I don’t want to go back to the dormitory, and I don’t want to be afraid of him.

And lo, we’re currently fulfilling the obligatory “female character is terrified of being raped” part of the book. [Ariel says: It’s especially weird given we’re supposed to like Four and be rooting for him and Tris as a couple.]

Obviously, I should explain what I mean by this.

Have you noticed that rape scenes in art and media (literature, television, etc.) are kind of… in vogue lately? I’m NOT saying that stories in these mediums shouldn’t talk about this serious issue, but as a recent Guardian piece on why more women watch The Walking Dead than Game of Thrones observes, “it [is] difficult to deal with the ‘rape and torture’ upon which so many procedural dramas rely”. [Ariel says: Also, Daryl, in a word. I really heart Daryl. And zombies.] This isn’t the first time we’ve talked about this on this blog, even. We’ve criticized “the obligatory sexual assault scene” in Beautiful Disaster, Walking Disaster, and Crossfire (not linking to a specific post because it is the entire plot of Crossfire). Hell, Fifty Shades threw not one, but two different attempted rape scenes at Ana. The problem isn’t talking about how serious rape is, but it’s that it’s become terrifyingly trendy to Talk About How Serious Rape Is… except not really. It’s like the Godwin’s Law of “serious” stories prominently featuring women to use rape as narrative currency to turn the stakes up to 11. She’s not just a hero, she’s a FEMALE hero, and this is the worst problem a female hero can ever encounter ever. This is the sort of thing that Anita Sarkeesian talked about in the newest Feminist Frequency that’s sparked such an internet shitstorm (don’t look it up if you don’t want to ruin your day), except it’s not just background detail to make the world edgy: when it happens to every female main character in every story regardless of how much place it has* in that story, it brings that hollow attempt at edginess to the forefront to bask in its hollowness. It’s become cliched, ubiquitous, and cheap. How the fuck did rape become a trope?

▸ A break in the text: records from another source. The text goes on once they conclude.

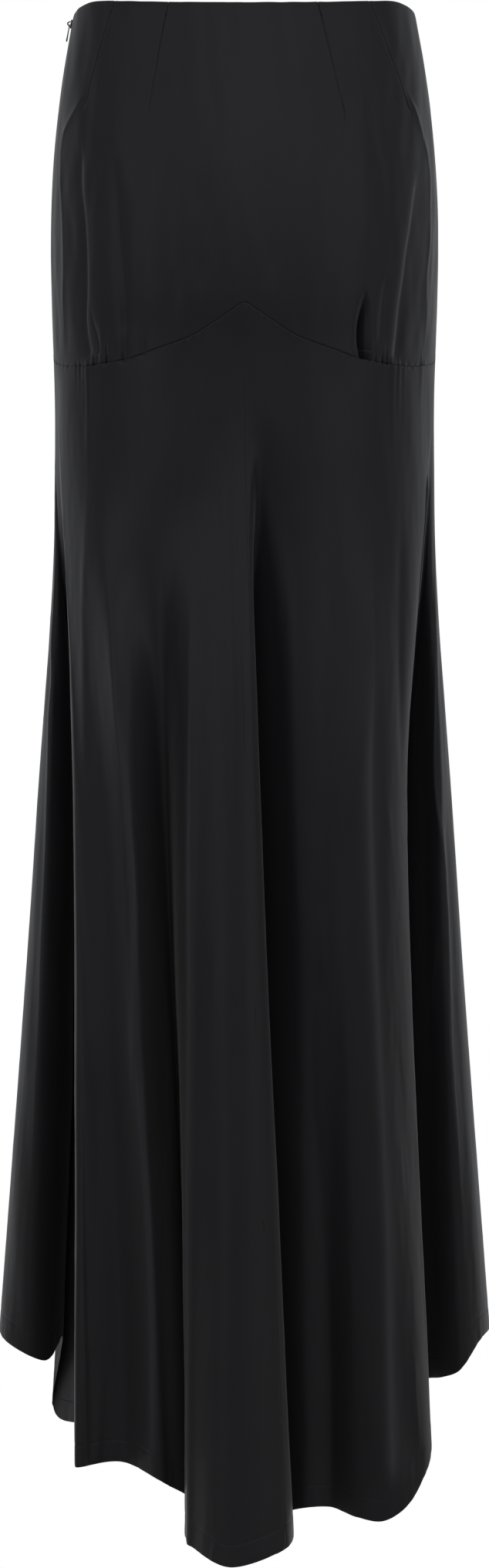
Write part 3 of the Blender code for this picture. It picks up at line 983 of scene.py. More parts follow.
    def surface(self) -> tuple[Array, Array, Array]:
        """The finished cloth's outer face.

        Returns:
            The grid's points, their distances across and down the cloth, and how far a painted
            highlight lightens each.
        """
        at = self.grid()
        place, depth = at["place"], at["depth"]
        base = self.form(place, depth)
        out = outwards(self.form, place, depth, self.step)
        steps = np.linalg.norm(np.diff(base, axis=1), axis=-1) * np.sign(np.diff(place, axis=1))
        across = np.concatenate((np.zeros((len(base), 1)), np.cumsum(steps, axis=1)), axis=1)
        across -= across[:, across.shape[1] // 2][:, None]
        lift = self.edge_lift(at, across)
        painted_highlight = np.zeros(depth.shape)
        calm = self.calm(at, self.crease_fade, 2)
        for path in self.creases:
            shape = path.shape(base, place) * calm
            lift += path.crease.height * shape
            # painted highlight: lightened colour along the tops of creases that carry a highlight
            # share
            painted_highlight = np.maximum(painted_highlight, path.crease.painted_highlight * shape**3)
        calm = self.calm(at, self.wave_fade, 4)
        for ripples in self.ripples:
            lift += ripples.lift(across, depth) * calm
        if self.tucks is not None:
            lift += self.tucks(place, depth)
        points = base + out * (lift - at["inward"])[..., None]
        return points, np.stack((across, depth), axis=-1), painted_highlight

    def make(self) -> Object:
        """Returns:
            The piece's object.
        """
        points, cloth, painted_highlight = self.surface()
        rows, columns = points.shape[:2]
        bm = bmesh.new()
        bmesh.ops.create_grid(bm, x_segments=columns - 1, y_segments=rows - 1, size=0.5)
        mesh = meshed(self.name, bm)
        flat = np.empty(len(mesh.vertices) * 3)
        mesh.vertices.foreach_get("co", flat)
        spots = flat.reshape(-1, 3)
        column = np.rint((spots[:, 0] + 0.5) * (columns - 1)).astype(int)
        row = rows - 1 - np.rint((spots[:, 1] + 0.5) * (rows - 1)).astype(int)
        mesh.vertices.foreach_set("co", points[row, column].ravel())
        corners = np.empty(len(mesh.loops), np.int32)
        mesh.loops.foreach_get("vertex_index", corners)
        grain = mesh.uv_layers.new(name=GRAIN)
        grain.uv.foreach_set("vector", cloth[row[corners], column[corners]].ravel())
        # the painted highlight's share at each point, which the cloth's material turns into lighter
        # colour
        crest_highlight = mesh.attributes.new(PAINTED_HIGHLIGHT, "FLOAT", "POINT")
        crest_highlight.data.foreach_set("value", painted_highlight[row, column].ravel())
        mesh.update()
        mesh.shade_smooth()
        made = linked(self.name, mesh)
        wall = made.modifiers.new("cloth", "SOLIDIFY")
        wall.thickness = CLOTH
        wall.offset = -1.0
        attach(made, "skirt")
        LOG.info("%s: %d points", self.name, len(mesh.vertices))
        return made


# ---- small tucks
@dataclass(frozen=True)
class Tuck:
    """A short ridge, or a trough where its height is below 0, that runs to or over the hip seam."""

    turn: float
    height: float
    width: float
    above: float  # how far it runs above the seam
    below: float  # and below it


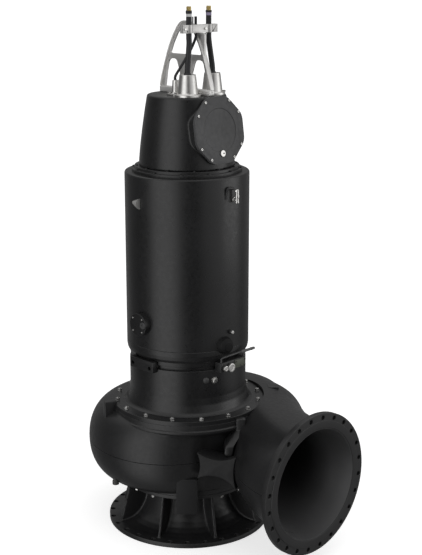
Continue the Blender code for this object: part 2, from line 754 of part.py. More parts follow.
def beside(points, width):
    """An open line moved by a width to the right of its run."""
    line = [Vector(p) for p in points]
    moved = []
    for i, spot in enumerate(line):
        before, after = line[max(0, i - 1)], line[min(len(line) - 1, i + 1)]
        run = (after - before).normalized()
        moved.append(tuple(spot + Vector((run.y, -run.x)) * width))
    return moved


def lifting_bail():
    """Steel bow: a web with three windows, an outer rim, a base bar and the clamp's bracket."""
    base = CONE_TOP + GAP
    low = base + 0.020
    edge = [(-x, z) for x, z in BAIL_EDGE] + list(reversed(BAIL_EDGE))
    inside = beside(edge, 0.0045)
    crown = len(BAIL_EDGE) + 2
    bracket = [(0.104, SHELF_Z - 0.004), (BRACKET_X - 0.004, SHELF_Z - 0.004), (BRACKET_X - 0.004, 3.474)]
    outline = [(-0.2575, low)] + inside[:crown] + bracket + inside[crown + 3:] + [(0.2575, low)]
    upper = [(0.158, 3.489), (0.122, 3.566), (0.082, 3.632), (0.052, 3.668), (0.024, 3.688),
             (-0.024, 3.688), (-0.052, 3.668), (-0.082, 3.632), (-0.122, 3.566), (-0.158, 3.489)]
    side = [(0.213, low + 0.010), (0.192, 3.37), (0.176, 3.430), (0.164, 3.446), (0.146, 3.452),
            (0.112, 3.452), (0.097, 3.446), (0.088, 3.432), (0.062, 3.360), (0.052, low + 0.010)]
    other = [(-x, z) for x, z in side]
    frame = Matrix.Rotation(math.radians(90), 4, "X")
    bail = plate("lifting_bail", outline, 0.013, frame, STEEL)
    for name, window in (("upper", upper), ("right", side), ("left", other)):
        cut(bail, plate(f"bail_window_{name}", window, 0.1, frame, cutter=True))
    rim = plate("bail_rim", edge + beside(edge, 0.009)[::-1], 0.036, frame, cutter=True)
    strip = block("bracket_rim", (0.008, 0.020, SHELF_Z - 3.470),
                  Matrix.Translation((BRACKET_X - 0.004, 0, (SHELF_Z + 3.470) / 2)), cutter=True)
    shelf = block("bracket_shelf", (0.080, 0.030, 0.008),
                  Matrix.Translation((0.150, 0, SHELF_Z - 0.004)), cutter=True)
    foot = block("bail_base", (0.512, 0.050, BAIL_BASE),
                 Matrix.Translation((0, 0, base + BAIL_BASE / 2)), cutter=True)
    add(bail, rim, strip, shelf, foot)
    return bail


# Fittings on the jacket and the bearing housing

def fitting(name, azimuth, radius, height, profile, finish=BLACK, segments=16, cutter=False, shift=0.0):
    """A turned fitting that stands out of a round wall: (radius, reach) points from its tip."""
    spot = around(azimuth, radius, height) @ Matrix.Translation((0, shift, 0))
    return turned(name, profile, finish, segments=segments, cutter=cutter, turn=spot @ OUTWARD)


def inspection_cover():
    """Round flat cover that stands out of the jacket's flank."""
    sink = 0.012
    seat_on(JACKET_RADIUS, fitting("inspection_cover", -90, JACKET_RADIUS - sink, 1.612, [
        (0, 0.058), (0.079, 0.058), (0.083, 0.054), (0.083, 0.0), (0, 0.0),
    ], segments=28), "inspection_seat")


def seat_on(radius, piece, name, low=1.0, high=2.7):
    """Hollows a fitting's back so that it sits on a round wall."""
    wall = rod(name, radius + GAP, high - low, Matrix.Translation((0, 0, low)),
               segments=ROUND * 2, cutter=True)
    cut(piece, wall)


def vent_fitting():
    """Silver elbow high on the jacket's discharge side."""
    body = fitting("vent_fitting", 2, JACKET_RADIUS - 0.006, 2.532, [
        (0, 0.052), (0.018, 0.052), (0.020, 0.050), (0.020, 0.018), (0.028, 0.016), (0.028, 0), (0, 0),
    ], STEEL)
    add(body, rod("vent_riser", 0.019, 0.096, around(2, JACKET_RADIUS + 0.034, 2.506),
                  segments=20, cutter=True))
    seat_on(JACKET_RADIUS, body, "vent_seat")


def cone_lug():
    """Half-cone lug high on the jacket's flank, lying on its side."""
    length = 0.080
    frame = around(-96, JACKET_RADIUS - 0.003, 2.480) @ Matrix.Translation((0, length / 2, 0)) @ STANDING
    lug = rod("cone_lug", 0.0385, length, frame, STEEL, segments=16, radius_end=0.011)
    seat_on(JACKET_RADIUS, lug, "cone_lug_seat")


def jacket_plug():
    """Small silver plug low on the jacket."""
    plug = fitting("jacket_plug", -1.6, JACKET_RADIUS - 0.004, 1.556, [
        (0, 0.036), (0.011, 0.036), (0.0125, 0.034), (0.0125, 0.0), (0, 0),
    ], STEEL)
    seat_on(JACKET_RADIUS, plug, "jacket_plug_seat")


def jacket_boss():
    """Rounded boss that hangs over the jacket's lower seam."""
    boss = fitting("jacket_boss", -8, JACKET_RADIUS - 0.012, 1.464, [
        (0, 0.066), (0.024, 0.064), (0.042, 0.055), (0.056, 0.038), (0.063, 0.018), (0.066, 0), (0, 0),
    ], segments=20)
    seat_on(JACKET_RADIUS, boss, "jacket_boss_seat")


def pad(name, azimuth, front, half_width, low, high):
    """Flat-faced pad that stands off the round top of the bearing housing."""
    depth = front - HOUSING_RADIUS + 0.060
    middle = around(azimuth, front - depth / 2, (low + high) / 2)
    piece = block(name, (depth, 2 * half_width, high - low), middle)
    seat_on(HOUSING_RADIUS, piece, name + "_seat")
    return piece


def flank_plate():
    """Flat pad with two holes, on the bearing housing's flank."""
    plate_ = pad("flank_plate", -91, 0.460, 0.124, PAD_LOW, PAD_HIGH)
    for k, (shift, height) in enumerate(((-0.090, 1.302), (0.088, 1.296))):
        spot = around(-91, 0.400, height) @ Matrix.Translation((0, shift, 0)) @ OUTWARD
        cut(plate_, rod(f"flank_hole_{k}", 0.015, 0.1, spot, segments=16, cutter=True))


def valve_block():
    """Flat pad on the discharge side that carries the valve's bar and caps."""
    pad("valve_block", 0, VALVE_FACE, 0.125, 1.276, PAD_HIGH)


def valve_bar():
    """Handle across the top of the pad: a bent bar, a thicker end and the post that it turns on."""
    x = VALVE_FACE - 0.007
    route = [(x, -0.115, PAD_HIGH + GAP), (x, -0.115, 1.368), (x, -0.107, 1.380), (x, 0.100, 1.386)]
    handle = bar("valve_bar", route, 0.0062)
    end = Matrix.Translation((x, 0.088, 1.385)) @ Matrix.Rotation(math.radians(-90), 4, "X")
    add(handle, rod("handle_end", 0.0095, 0.130, end, segments=12, cutter=True, radius_end=0.006))
    post = Matrix.Translation((x, 0.112, PAD_HIGH + GAP))
    add(handle, rod("handle_post", 0.008, 1.385 - PAD_HIGH, post, segments=12, cutter=True))


def valve_caps():
    """Two silver caps on the pad's face."""
    for name, shift, height, radius in (("valve_cap_left", -0.092, 1.304, 0.021),
                                        ("valve_cap_right", -0.033, 1.299, 0.036)):
        fitting(name, 0, VALVE_FACE + GAP, height, [
            (0, 0.024), (radius - 0.004, 0.024), (radius, 0.020), (radius, 0.006), (radius - 0.006, 0.005),
            (radius - 0.006, 0.0), (0, 0.0),
        ], STEEL, shift=shift)


def oil_plug():
    """Small silver plug under the pad."""
    plug = fitting("oil_plug", -18.2, HOUSING_RADIUS - 0.004, 1.211, [
        (0, 0.030), (0.012, 0.030), (0.016, 0.027), (0.016, 0.014), (0.024, 0.012), (0.024, 0), (0, 0),
    ], STEEL)
    seat_on(HOUSING_RADIUS, plug, "oil_plug_seat")


def build():
    suction_stand()
    suction_cover()
    volute_casing()
    impeller()
    bearing_housing()
    seal_ring()
    motor_base()
    motor_jacket()
    motor_cap()
    terminal_housing()
    terminal_cover()
    cover_plug()
    for name, side in (("left", -1), ("right", 1)):
        gland(f"power_gland_{name}", GLAND_X, side * GLAND_Y, 0.057, 0.073, GLAND_HEIGHT, 0.092, 0.016)
        power_cable(f"power_cable_{name}", side)
        cable_cores(f"cable_cores_{name}", side)
    gland("control_gland", *CONTROL_FOOT, 0.0215, 0.026, CONTROL_HEIGHT, 0.0285, 0.012)
    control_cable()
    cable_clamp()
    lifting_bail()
    inspection_cover()
    vent_fitting()
    cone_lug()
    jacket_plug()
    jacket_boss()
    flank_plate()
    valve_block()
    valve_bar()
    valve_caps()
    oil_plug()


build()
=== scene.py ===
"""Visual model of the sewage pump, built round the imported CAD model.

Metres, +Z up. Shapes are made on the pump's own centre line and moved to AXIS at the end, so their
numbers are those of the CAD source.
"""
from math import copysign, cos, pi, radians, sin, sqrt, tan

import bmesh
import bpy
from mathutils import Matrix, Vector


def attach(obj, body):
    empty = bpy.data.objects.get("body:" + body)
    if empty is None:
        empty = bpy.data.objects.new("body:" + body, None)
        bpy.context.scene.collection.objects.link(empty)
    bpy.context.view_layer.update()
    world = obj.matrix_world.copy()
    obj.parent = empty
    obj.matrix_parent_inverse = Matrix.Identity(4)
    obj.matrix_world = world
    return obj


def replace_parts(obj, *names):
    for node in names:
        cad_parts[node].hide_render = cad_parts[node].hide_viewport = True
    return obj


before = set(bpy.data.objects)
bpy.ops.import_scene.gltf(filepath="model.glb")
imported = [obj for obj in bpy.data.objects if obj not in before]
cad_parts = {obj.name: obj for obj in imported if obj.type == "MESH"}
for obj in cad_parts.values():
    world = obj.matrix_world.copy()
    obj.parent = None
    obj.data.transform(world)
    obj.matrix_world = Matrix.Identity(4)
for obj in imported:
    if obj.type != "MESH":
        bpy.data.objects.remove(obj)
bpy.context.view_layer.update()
STILL = Matrix.Identity(4)

# Sizes shared with the CAD source
GAP = 0.0003
STAND_TOP, COVER_TOP, EYE = 0.35, 0.392, 0.304
SEAM_Z, COLLAR_TOP, IMPELLER_BAY, WALL = 0.63, 0.925, 0.44, 0.032
FACE_X, BORE, NECK_END = 1.27, 0.4, 0.404
FLANGE_RADIUS, FLANGE_THICK, RAISED_RADIUS, RAISED = 0.5075, 0.046, 0.452, 0.005
BASE_DRILLING, FLANGE_DRILLING = (28, 0.58, 0.018), (24, 0.475, 0.0165)
HOUSING_TOP, HOUSING_RADIUS, BOLT_FLANGE_TOP = 1.288, 0.43, 0.957
MOTOR_BOTTOM, TAPER_TOP, JACKET_TOP, JACKET_RADIUS = 1.318, 1.434, 2.672, 0.449
CAP_TOP, CONE_TOP, CONE_FOOT_RADIUS, CONE_TOP_RADIUS = 2.712, 3.212, 0.344, 0.28
COVER_FACE_X, COVER_THICK, COVER_Z, COVER_FLAT, COVER_LEAN = 0.335, 0.022, 2.985, 0.232, -8.3
GLAND_X, GLAND_Y, GLAND_HEIGHT, GLAND_FLANGE = 0.136, 0.12, 0.15, 0.014
CABLE_RADIUS, CONTROL_RADIUS, CABLE_SPREAD = 0.0195, 0.0095, 0.0955
CLAMP_X, CLAMP_Z, CLAMP_HEIGHT, CABLE_END = 0.125, 3.669, 0.056, 3.79
CONTROL_FOOT, CONTROL_HEIGHT, CONTROL_SPOT = (0.014, -0.1205), 0.105, (0.124, -0.029)
VALVE_FACE, PAD_LOW, PAD_HIGH = 0.47, 1.266, 1.345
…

[Ariel says: Here’s my contribution to this, which is an amazing video I found on The A.V. Club. “After comics writer Gail Simone coined the phrase back in 1999, “women in refrigerators” has become shorthand for female characters forced to suffer through rape, torture, and even murder just to give their male counterparts convincing motivation and/or emotional depth.”

Not applicable in all of these stories, but in Reflected in You, Eva’s sexual assault is the motivator for Gideon murdering Nathan, and in Fifty Shades Christian has to come in and save Ana both times. I would say it also inspired Travis to beat people up, but Travis does that for any reason.]

(*Although to be fair, I could see how Divergent planted the seeds for Tris’s sudden fear of sexual assault when Peter felt her up during his attempt to murder her. So maybe Divergent could ultimately have something meaningful to say about this. But at the moment, and based on the quality of the book thus far, I’m not optimistic that this theme won’t simply feel tacked on.)

Anyway, WOW, that was a rough way to have to start this post! Let’s see how long it takes to get back to something we can make jokes about.

“Sometimes I wonder,” I say, as calmly as I can, “What’s in it for you. […] So if you’re just looking for… um, you know… that…”
“What? Sex?” He scowls at me. “You know if that was all I wanted, you probably wouldn’t be the first person I would go to.”

Not yet, I see. [Ariel says: Also, why does everything Four says have to be some sort of fake out? Like, “Yeah you’re not pretty…but I like how you look.” It’s like those feminist guy memes where it’s like, “Get back in the kitchen, woman…is something I’d never say because it’s super offensive.”]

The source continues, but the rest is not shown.